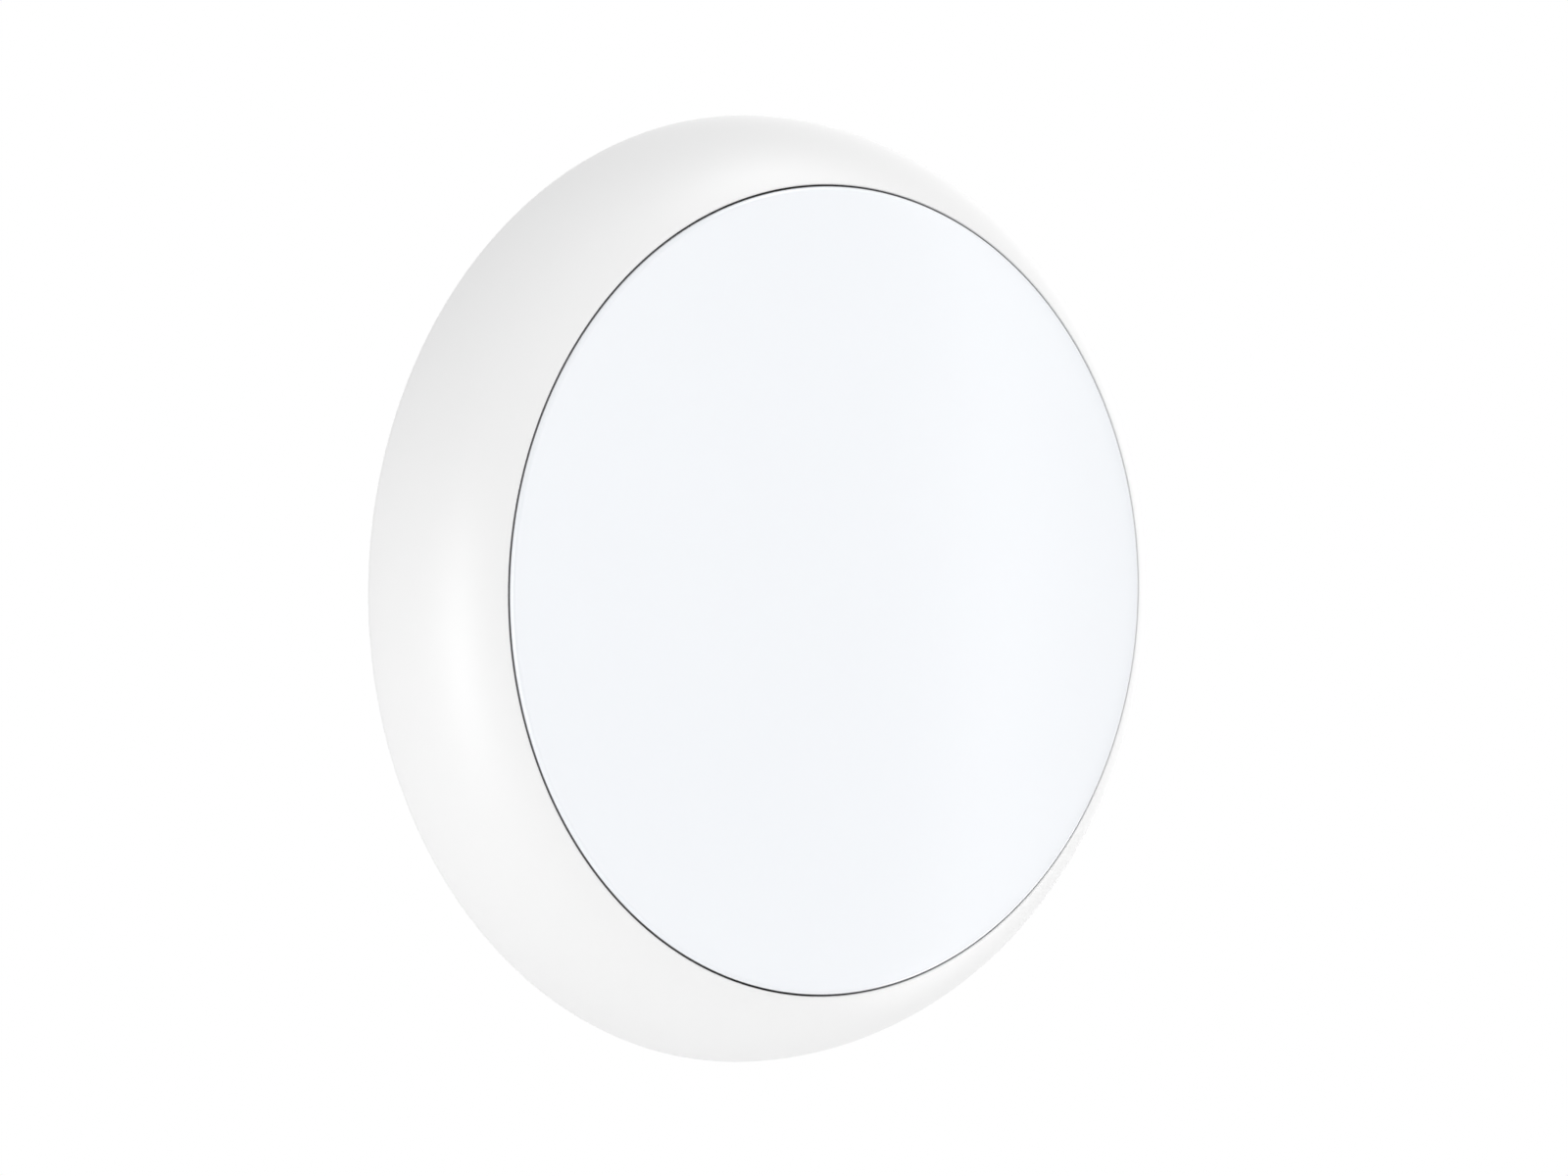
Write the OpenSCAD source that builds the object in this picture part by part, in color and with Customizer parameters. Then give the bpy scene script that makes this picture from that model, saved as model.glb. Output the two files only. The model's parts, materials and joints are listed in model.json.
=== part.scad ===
// Round wall thermostat. A control ring turns round a blank face that is pressed in, and the head that
// carries both pulls straight off a base on the wall.
// The modules are drawn with Z out of the wall and Y up, and on_wall() turns them so that Z is up and the
// face looks along -Y. The origin is the middle of the base's back face, on the wall.

/* [Outer form] */
// Widest diameter, across the control ring
ring_d = 84; // [80:0.5:96]
// Radius of the ring's side, in section
side_radius = 16.8; // [14:0.1:20]
// Radius of the ring's front shoulder, in section
shoulder_radius = 13.25; // [11:0.05:16]
// Angle between the axis and the ring's surface normal at the rim
side_angle = 86; // [82:1:89]
// The same angle where the side meets the shoulder
blend_angle = 64; // [58:1:70]
// The same angle where the shoulder meets the face
face_angle = 33; // [26:1:40]
// Radius of the rounded rear rim
rim_round = 0.9; // [0.4:0.1:1.4]
// Open seam between the ring and the face
seam_gap = 0.2; // [0.15:0.05:0.4]

/* [Control ring] */
// Wall of the ring's front shoulder
ring_wall = 1.8; // [1.2:0.1:2.2]
// Wall of the lip that faces the front cover
lip_wall = 1.1; // [0.8:0.1:1.4]
// Depth of that lip
lip_depth = 2.6; // [1.8:0.1:3]
// Wall between the ring's rim and the bore that takes the ring gear
rim_wall = 2.8; // [2.4:0.1:3.4]
// Running clearance between the ring and what it turns on
ring_clearance = 0.3; // [0.2:0.05:0.4]
// Stiffening ribs under the shoulder
shoulder_ribs = 24; // [12:1:36]
// Thickness of one stiffening rib
rib_wall = 0.8; // [0.6:0.1:1.2]
// Gap between the ribs and the ring gear
rib_rise = 1.2; // [0.8:0.1:2]

/* [Ring drive] */
// Module of the gear teeth
gear_module = 0.75; // [0.7:0.01:0.8]
// Distance from the ring's bore in to the pitch circle of the ring gear, which sets its teeth
gear_inset = 4.7; // [4.4:0.1:5.4]
// Teeth of the encoder's gear
pinion_teeth = 20; // [16:4:24]
// Pressure angle of the teeth
pressure_angle = 20; // [18:1:24]
// Play between the teeth
backlash = 0.16; // [0.1:0.02:0.24]
// Thickness of the ring gear
ring_gear_t = 1.6; // [1.2:0.1:2]
// Thickness of the encoder's gear
pinion_t = 1.4; // [1:0.1:1.8]
// Height of the encoder's case
encoder_t = 1.8; // [1.4:0.1:2.4]
// Width of the encoder's square case
encoder_w = 8.4; // [7:0.1:8.8]
// Radius of the encoder's shaft
encoder_shaft_r = 1.5; // [1:0.1:2]
// Running fit of the shaft, on the radius
shaft_fit = 0.05; // [0.03:0.01:0.1]

/* [Front cover] */
// Thickness of the cover at its edge
cover_t = 1.5; // [1.2:0.1:2]
// How far the face's middle stands out from its edge
face_dome = 1.2; // [0.6:0.1:2]
// How far the cover's edge stands proud of the ring
cover_proud = 0.2; // [0:0.05:0.4]
// Radius of the cover's edge
cover_edge = 0.4; // [0.2:0.05:0.6]
// Depth of the skirt under the cover's edge
cover_skirt = 0.5; // [0.3:0.1:0.5]
// Wall of that skirt
skirt_wall = 1.2; // [0.9:0.1:1.6]
// Travel of the cover when it is pressed
press_travel = 0.4; // [0.25:0.05:0.5]
// Radius of a guide post
post_r = 1.4; // [1.1:0.1:1.6]
// Wall of the sleeve that a post slides in
sleeve_wall = 0.8; // [0.6:0.1:1]
// How far a post's clip stands out from the post
clip_reach = 0.8; // [0.6:0.1:1]
// Thickness of a clip
clip_t = 0.4; // [0.3:0.05:0.5]
// Gap between a clip and the drum
clip_gap = 0.5; // [0.3:0.1:0.8]
// Sliding fit of a post in its sleeve, on the radius
post_fit = 0.1; // [0.05:0.01:0.15]

/* [Head] */
// Thickness of the rear cover
floor_t = 1.4; // [1.2:0.1:2]
// Gap between the drum and the tips of the ring gear's teeth
drum_gap = 0.6; // [0.4:0.1:1]
// Wall of the drum
drum_wall = 1.5; // [1.2:0.1:1.8]
// How far the ledge in the drum reaches in, between the rear cover and the main board
ledge_w = 1.5; // [1.2:0.1:1.8]
// How far the shoulder reaches out under the ring gear, past its teeth
shoulder_reach = 1; // [0.6:0.1:1.6]
// Thickness of the flange that closes the ring's back
flange_t = 1.2; // [1:0.1:1.6]
// Wall of the collar that slips over the base
collar_wall = 1.4; // [1.2:0.1:1.8]
// How far the collar reaches over the base
collar_depth = 3.2; // [2.4:0.1:4]
// Fit of the collar on the base, on the radius
collar_fit = 0.2; // [0.15:0.05:0.3]
// Gap between the base's tabs and the head
head_gap = 0.4; // [0.3:0.1:0.8]
// Thickness of the middle frame
frame_t = 1.2; // [1:0.1:1.6]
// Radius of the screw bosses
boss_r = 2.2; // [2:0.1:2.4]
// Radius of the small screws
screw_r = 0.9; // [0.7:0.05:1]
// How far the frame screws reach into their bosses
screw_grip = 3.2; // [2.4:0.1:4]
// Width of an air slot in the rear cover
vent_w = 1.4; // [1:0.1:1.8]
// Length of an air slot
vent_len = 7; // [5:0.5:8]

/* [Boards] */
// Thickness of every circuit board
board_t = 1; // [0.8:0.1:1.2]
// Clearance round parts that are placed by hand
fit = 0.15; // [0.1:0.05:0.2]
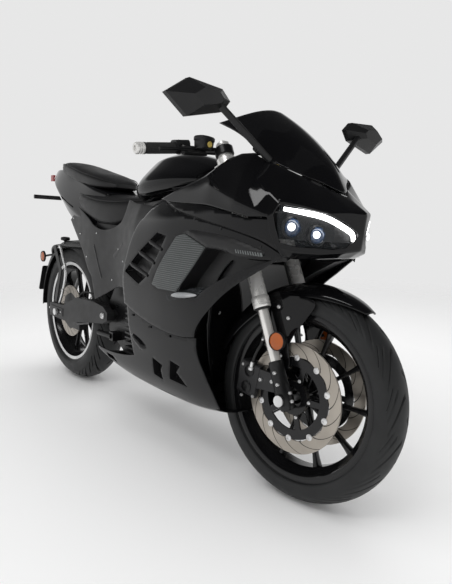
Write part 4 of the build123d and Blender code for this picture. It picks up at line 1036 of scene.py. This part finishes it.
# The legs are upright up to a height, and lean in over the tyre above it
LEG_HALF, LEAN_IN_FROM, LEAN_IN = 71.5, 470, 0.00054
points = [(v.x, LEAN_IN * max(v.y - LEAN_IN_FROM, 0) ** 2 - LEG_HALF, v.y) for v in verts]
mudguard_legs = shown("mudguard_legs", mesh_of("mudguard_legs", points, outwards(points, faces)),
                      "steering", "gloss_black")
mirror(soften(sheet(mudguard_legs, 4), 1.0))
for x, z in ((650, 400), (652, 440), (664, 506), (628, 532)):
    fork_bolts.add((x, -72, z), (0, -1, 0), 5.5, 3.5, both=True)

# Amber reflectors in black rings
REFLECTOR, REFLECTOR_OUT = (668, -113, 446), (668, -114, 446)
mirror(lathe("reflector_rings", [(23, 5), (23.4, 8.6), (24.8, 8.8), (25.5, 7), (25.5, 0)], "steering",
             "black_plastic", REFLECTOR, REFLECTOR_OUT, segments=64))
dome = []
for k in range(7):
    r = 23.4 * (1 - k / 6)
    dome.append((r, 6.6 + 2.0 * (1 - (r / 23.4) ** 2)))
mirror(lathe("reflector_domes", dome, "steering", "amber", REFLECTOR, REFLECTOR_OUT, segments=12,
             smooth_angle=1, replaces=("fork_reflectors",)))
mirror(tube("reflector_arms", [(630, -102, 446), (650, -108, 446), (664, -112, 446)], 4, "steering",
            "frame_black"))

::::

(What you should do) Output exactly the leading lines of the data, up to and including the line marked by "rib_rise = 1.2; // [0.8:0.1:2]".

(Answer to the exercise)
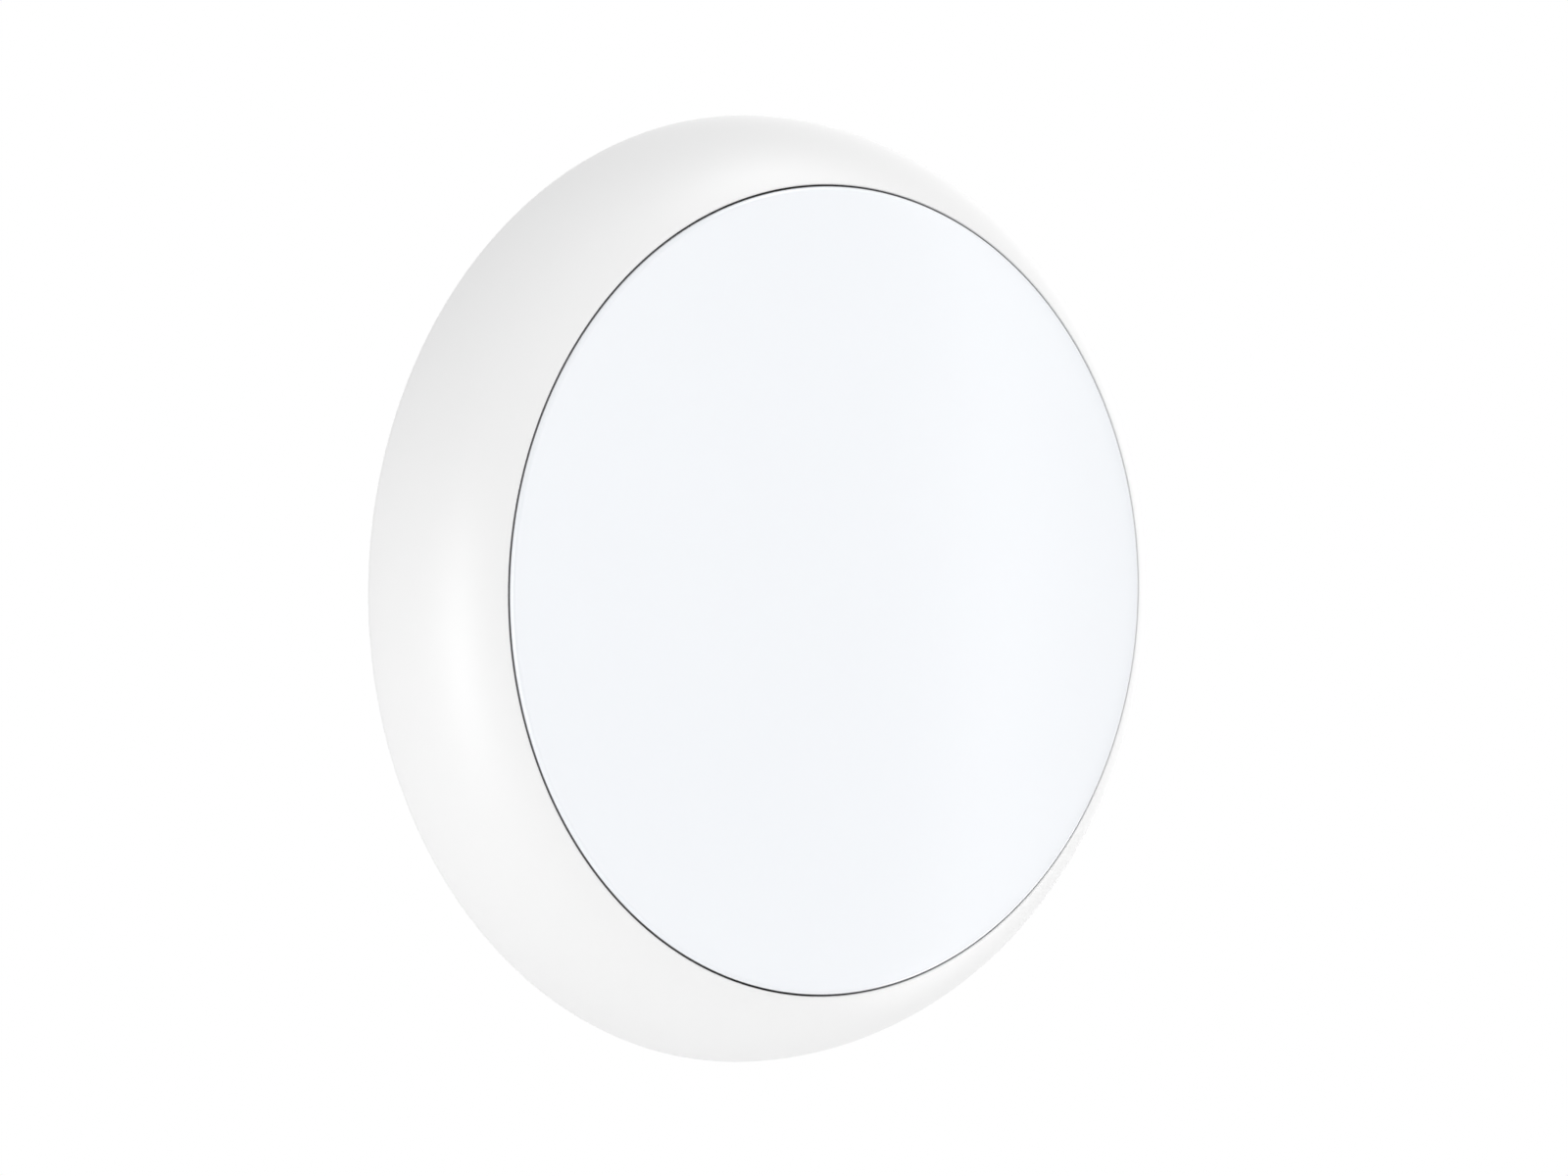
Write the OpenSCAD source that builds the object in this picture part by part, in color and with Customizer parameters. Then give the bpy scene script that makes this picture from that model, saved as model.glb. Output the two files only. The model's parts, materials and joints are listed in model.json.
=== part.scad ===
// Round wall thermostat. A control ring turns round a blank face that is pressed in, and the head that
// carries both pulls straight off a base on the wall.
// The modules are drawn with Z out of the wall and Y up, and on_wall() turns them so that Z is up and the
// face looks along -Y. The origin is the middle of the base's back face, on the wall.

/* [Outer form] */
// Widest diameter, across the control ring
ring_d = 84; // [80:0.5:96]
// Radius of the ring's side, in section
side_radius = 16.8; // [14:0.1:20]
// Radius of the ring's front shoulder, in section
shoulder_radius = 13.25; // [11:0.05:16]
// Angle between the axis and the ring's surface normal at the rim
side_angle = 86; // [82:1:89]
// The same angle where the side meets the shoulder
blend_angle = 64; // [58:1:70]
// The same angle where the shoulder meets the face
face_angle = 33; // [26:1:40]
// Radius of the rounded rear rim
rim_round = 0.9; // [0.4:0.1:1.4]
// Open seam between the ring and the face
seam_gap = 0.2; // [0.15:0.05:0.4]

/* [Control ring] */
// Wall of the ring's front shoulder
ring_wall = 1.8; // [1.2:0.1:2.2]
// Wall of the lip that faces the front cover
lip_wall = 1.1; // [0.8:0.1:1.4]
// Depth of that lip
lip_depth = 2.6; // [1.8:0.1:3]
// Wall between the ring's rim and the bore that takes the ring gear
rim_wall = 2.8; // [2.4:0.1:3.4]
// Running clearance between the ring and what it turns on
ring_clearance = 0.3; // [0.2:0.05:0.4]
// Stiffening ribs under the shoulder
shoulder_ribs = 24; // [12:1:36]
// Thickness of one stiffening rib
rib_wall = 0.8; // [0.6:0.1:1.2]
// Gap between the ribs and the ring gear
rib_rise = 1.2; // [0.8:0.1:2]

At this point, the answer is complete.